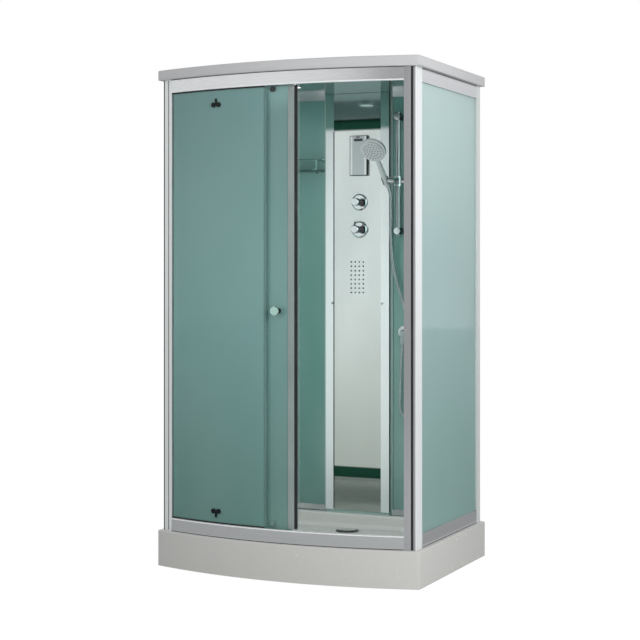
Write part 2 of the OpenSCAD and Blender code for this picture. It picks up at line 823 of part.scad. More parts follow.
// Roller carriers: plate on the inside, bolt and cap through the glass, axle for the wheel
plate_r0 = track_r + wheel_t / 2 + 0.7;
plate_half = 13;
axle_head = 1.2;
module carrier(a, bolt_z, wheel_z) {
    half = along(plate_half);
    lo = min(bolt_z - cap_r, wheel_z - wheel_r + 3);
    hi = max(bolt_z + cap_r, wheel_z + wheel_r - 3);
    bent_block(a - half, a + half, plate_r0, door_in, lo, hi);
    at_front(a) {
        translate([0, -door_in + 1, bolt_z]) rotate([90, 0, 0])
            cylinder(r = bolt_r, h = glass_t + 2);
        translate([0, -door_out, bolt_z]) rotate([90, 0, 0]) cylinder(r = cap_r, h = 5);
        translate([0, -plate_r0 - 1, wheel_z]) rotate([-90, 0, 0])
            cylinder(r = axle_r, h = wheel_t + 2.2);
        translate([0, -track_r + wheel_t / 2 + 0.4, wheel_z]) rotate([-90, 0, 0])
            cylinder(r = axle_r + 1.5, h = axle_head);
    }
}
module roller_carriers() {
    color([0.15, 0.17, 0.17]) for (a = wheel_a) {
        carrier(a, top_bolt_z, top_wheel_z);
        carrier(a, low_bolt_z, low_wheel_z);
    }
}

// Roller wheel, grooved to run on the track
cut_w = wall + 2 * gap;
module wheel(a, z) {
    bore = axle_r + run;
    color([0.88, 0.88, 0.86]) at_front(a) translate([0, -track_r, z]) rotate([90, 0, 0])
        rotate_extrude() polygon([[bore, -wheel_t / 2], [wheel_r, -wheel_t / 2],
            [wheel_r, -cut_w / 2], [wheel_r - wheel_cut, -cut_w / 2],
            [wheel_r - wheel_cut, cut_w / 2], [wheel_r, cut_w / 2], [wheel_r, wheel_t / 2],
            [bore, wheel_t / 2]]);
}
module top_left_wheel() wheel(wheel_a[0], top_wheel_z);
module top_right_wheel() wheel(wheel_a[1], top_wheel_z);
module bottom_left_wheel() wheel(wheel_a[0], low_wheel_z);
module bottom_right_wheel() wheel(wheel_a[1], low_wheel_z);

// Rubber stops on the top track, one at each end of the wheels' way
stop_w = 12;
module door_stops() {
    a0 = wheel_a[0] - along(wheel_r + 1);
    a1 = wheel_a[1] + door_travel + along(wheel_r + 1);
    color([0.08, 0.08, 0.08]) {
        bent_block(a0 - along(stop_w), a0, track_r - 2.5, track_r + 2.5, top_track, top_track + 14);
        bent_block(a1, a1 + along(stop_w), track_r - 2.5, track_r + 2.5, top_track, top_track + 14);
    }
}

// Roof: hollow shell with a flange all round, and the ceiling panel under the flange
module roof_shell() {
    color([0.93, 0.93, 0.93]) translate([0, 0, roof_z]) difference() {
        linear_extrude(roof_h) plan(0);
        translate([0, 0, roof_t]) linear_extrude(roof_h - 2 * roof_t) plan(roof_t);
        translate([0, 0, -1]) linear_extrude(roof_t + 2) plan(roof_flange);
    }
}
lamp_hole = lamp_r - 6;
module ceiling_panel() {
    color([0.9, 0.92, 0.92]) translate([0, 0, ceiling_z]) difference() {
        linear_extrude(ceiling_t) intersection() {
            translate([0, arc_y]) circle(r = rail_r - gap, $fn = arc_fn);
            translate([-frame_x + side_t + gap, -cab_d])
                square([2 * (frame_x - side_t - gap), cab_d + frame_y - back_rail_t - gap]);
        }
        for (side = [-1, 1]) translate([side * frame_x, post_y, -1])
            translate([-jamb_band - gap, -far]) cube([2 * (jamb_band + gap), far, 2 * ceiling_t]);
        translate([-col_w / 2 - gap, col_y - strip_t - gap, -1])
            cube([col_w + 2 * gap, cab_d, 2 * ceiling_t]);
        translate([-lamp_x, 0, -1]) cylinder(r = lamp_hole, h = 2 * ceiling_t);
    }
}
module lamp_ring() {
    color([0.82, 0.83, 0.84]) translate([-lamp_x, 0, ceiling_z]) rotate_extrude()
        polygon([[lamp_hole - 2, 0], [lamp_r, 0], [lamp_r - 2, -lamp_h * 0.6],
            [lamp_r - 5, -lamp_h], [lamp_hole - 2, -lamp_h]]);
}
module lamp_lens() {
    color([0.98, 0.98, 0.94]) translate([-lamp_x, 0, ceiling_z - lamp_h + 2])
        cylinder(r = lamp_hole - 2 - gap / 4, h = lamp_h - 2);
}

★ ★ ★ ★

WORK TO BE COMPLETED -> The required output is the exact run of lines from the beginning of the listing above to the line that contains "module bottom_right_wheel() wheel(wheel_a[1], low_wheel_z);", inclusive of both.

SOLUTION ->
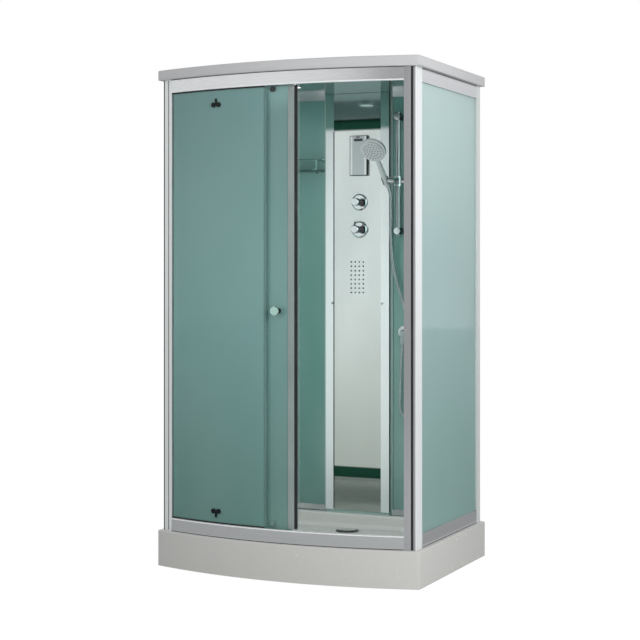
Write part 2 of the OpenSCAD and Blender code for this picture. It picks up at line 823 of part.scad. More parts follow.
// Roller carriers: plate on the inside, bolt and cap through the glass, axle for the wheel
plate_r0 = track_r + wheel_t / 2 + 0.7;
plate_half = 13;
axle_head = 1.2;
module carrier(a, bolt_z, wheel_z) {
    half = along(plate_half);
    lo = min(bolt_z - cap_r, wheel_z - wheel_r + 3);
    hi = max(bolt_z + cap_r, wheel_z + wheel_r - 3);
    bent_block(a - half, a + half, plate_r0, door_in, lo, hi);
    at_front(a) {
        translate([0, -door_in + 1, bolt_z]) rotate([90, 0, 0])
            cylinder(r = bolt_r, h = glass_t + 2);
        translate([0, -door_out, bolt_z]) rotate([90, 0, 0]) cylinder(r = cap_r, h = 5);
        translate([0, -plate_r0 - 1, wheel_z]) rotate([-90, 0, 0])
            cylinder(r = axle_r, h = wheel_t + 2.2);
        translate([0, -track_r + wheel_t / 2 + 0.4, wheel_z]) rotate([-90, 0, 0])
            cylinder(r = axle_r + 1.5, h = axle_head);
    }
}
module roller_carriers() {
    color([0.15, 0.17, 0.17]) for (a = wheel_a) {
        carrier(a, top_bolt_z, top_wheel_z);
        carrier(a, low_bolt_z, low_wheel_z);
    }
}

// Roller wheel, grooved to run on the track
cut_w = wall + 2 * gap;
module wheel(a, z) {
    bore = axle_r + run;
    color([0.88, 0.88, 0.86]) at_front(a) translate([0, -track_r, z]) rotate([90, 0, 0])
        rotate_extrude() polygon([[bore, -wheel_t / 2], [wheel_r, -wheel_t / 2],
            [wheel_r, -cut_w / 2], [wheel_r - wheel_cut, -cut_w / 2],
            [wheel_r - wheel_cut, cut_w / 2], [wheel_r, cut_w / 2], [wheel_r, wheel_t / 2],
            [bore, wheel_t / 2]]);
}
module top_left_wheel() wheel(wheel_a[0], top_wheel_z);
module top_right_wheel() wheel(wheel_a[1], top_wheel_z);
module bottom_left_wheel() wheel(wheel_a[0], low_wheel_z);
module bottom_right_wheel() wheel(wheel_a[1], low_wheel_z);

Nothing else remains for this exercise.